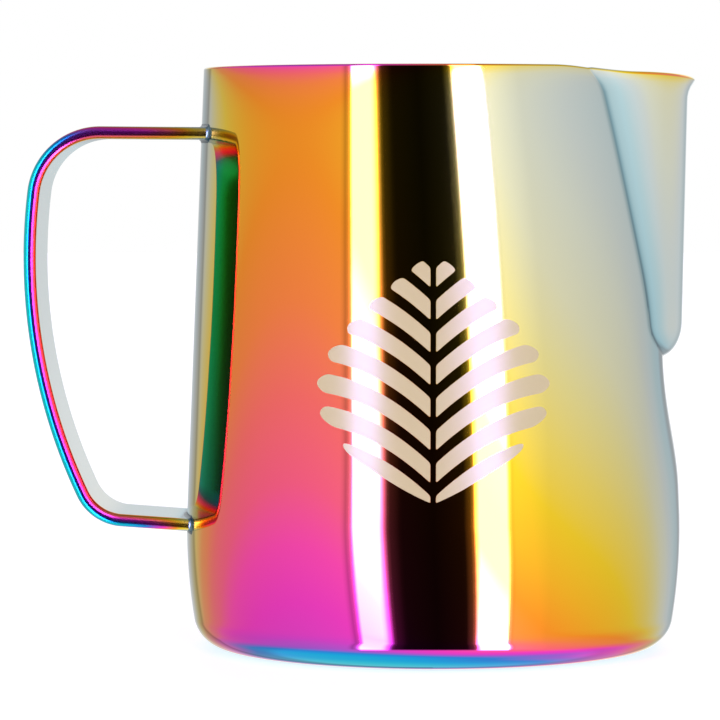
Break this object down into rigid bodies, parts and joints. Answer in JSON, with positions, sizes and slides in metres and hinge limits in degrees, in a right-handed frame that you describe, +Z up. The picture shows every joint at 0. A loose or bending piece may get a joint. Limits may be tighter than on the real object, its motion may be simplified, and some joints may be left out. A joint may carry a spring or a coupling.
{
  "type": "milk frothing pitcher",
  "caption": "Straight-sided steel pitcher with a pressed pouring spout and an open flat-strap handle, for steaming and pouring milk.",
  "frame": {"origin": "centre of the base's underside, on the axis of the round body", "axes": "+Z up along the body's axis, +X through the spout, handle towards -X"},
  "size_m": [0.121, 0.0894, 0.105],
  "materials": {
    "rainbow_body": "mirror-polished steel with a rainbow titanium coating outside, satin steel inside",
    "rainbow_handle": "mirror-polished steel with a rainbow titanium coating",
    "rainbow_weld": "brushed weld metal under the same coating"
  },
  "bodies": {
    "root": {"pitcher_body": "rainbow_body", "handle_strap": "rainbow_handle", "upper_weld": "rainbow_weld", "lower_weld": "rainbow_weld"}
  },
  "joints": []
}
============
Track down every line with the word "joints" and copy it.

Break this object down into rigid bodies, parts and joints. Answer in JSON, with positions, sizes and slides in metres and hinge limits in degrees, in a right-handed frame that you describe, +Z up. The picture shows every joint at 0. A loose or bending piece may get a joint. Limits may be tighter than on the real object, its motion may be simplified, and some joints may be left out. A joint may carry a spring or a coupling.
  "joints": []